Constructed in 1909, the Dyer Building has witnessed more than a century of change. Its numerous occupants reflect the evolution of Richland as it went from a small farming community, to a “secret city,” to a Cold War technology center, to an incorporated municipality. This one building has been a boarding house, hotel, single family home, newspaper office, a library, and an art gallery.
During the Manhattan Project, Richland’s population swelled from about 250 people to 15,000 residents. Growth brought many changes, including new cultural offerings that the pre-war farming village lacked. The Dyer Building became Richland’s first library and was an important community center for new residents. Manhattan Project families established the Richland Players, which is still a thriving local theater company. Formal and informal arts classes also began during the Manhattan Project and led to the 1948 founding of Allied Arts, an organization dedicated to bringing more creative opportunities to the postwar atomic city.
Richland’s residents played a pivotal role in the Cold War, producing much of the plutonium used in the United States’ nuclear weapons. Plutonium production ceased at Hanford in 1987. Extensive cleanup work has been accomplished since then.
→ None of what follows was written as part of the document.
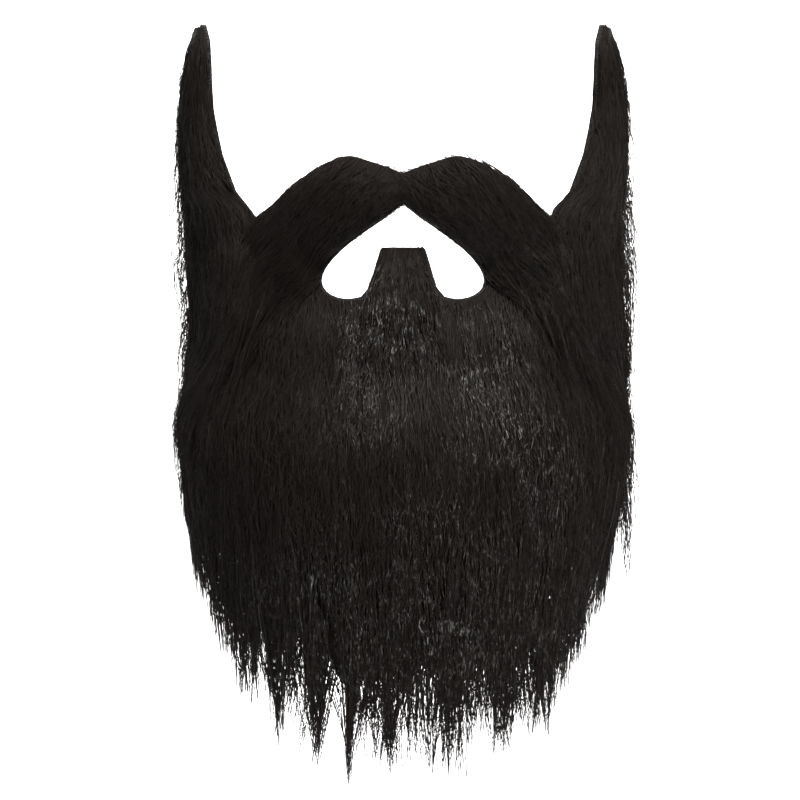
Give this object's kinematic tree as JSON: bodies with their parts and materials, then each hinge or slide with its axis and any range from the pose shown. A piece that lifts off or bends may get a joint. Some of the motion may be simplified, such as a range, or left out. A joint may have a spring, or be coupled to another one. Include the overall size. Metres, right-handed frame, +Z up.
{
  "type": "fake beard with moustache",
  "caption": "Long full false beard worn on the face: straight black fur on a shaped cloth backing, with sideburns, a moustache, a mouth hole and a tab under the lower lip.",
  "frame": {"origin": "middle of the upper lip, on the side of the backing that lies on the skin", "axes": "+Z up along the face, -Y out of the face towards the viewer, +X to the viewer's right"},
  "size_m": [0.174, 0.1143, 0.2735],
  "materials": {
    "cloth": "matt black knitted cloth",
    "fur": "black synthetic fur with fine glossy strands"
  },
  "bodies": {
    "root": {"backing": "cloth", "chin_beard": "fur", "moustache": "fur", "soul_patch": "fur", "sideburn_left": "fur", "sideburn_right": "fur"}
  },
  "joints": []
}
Currently, about 8,000 Tri-Cities workers are deactivating, decommissioning, decontaminating, demolishing, and otherwise dealing with the facilities and waste that remain from decades of producing plutonium at the Hanford Site.
Continue Your Journey
Additional surviving elements of Richland’s Manhattan Project-era landscape are located nearby, including Gress’s Meat Market (Frost Me Sweet), and Riverside Park (Howard Amon Park). You may tour The Greenway (Richland Parkway) and the surrounding area to get a sense of what this community was like before, during, and after the Manhattan Project.
Today, you’ll find a showcase for local artists and gift shop at Gallery at the Park. You also can attend classes and community events here.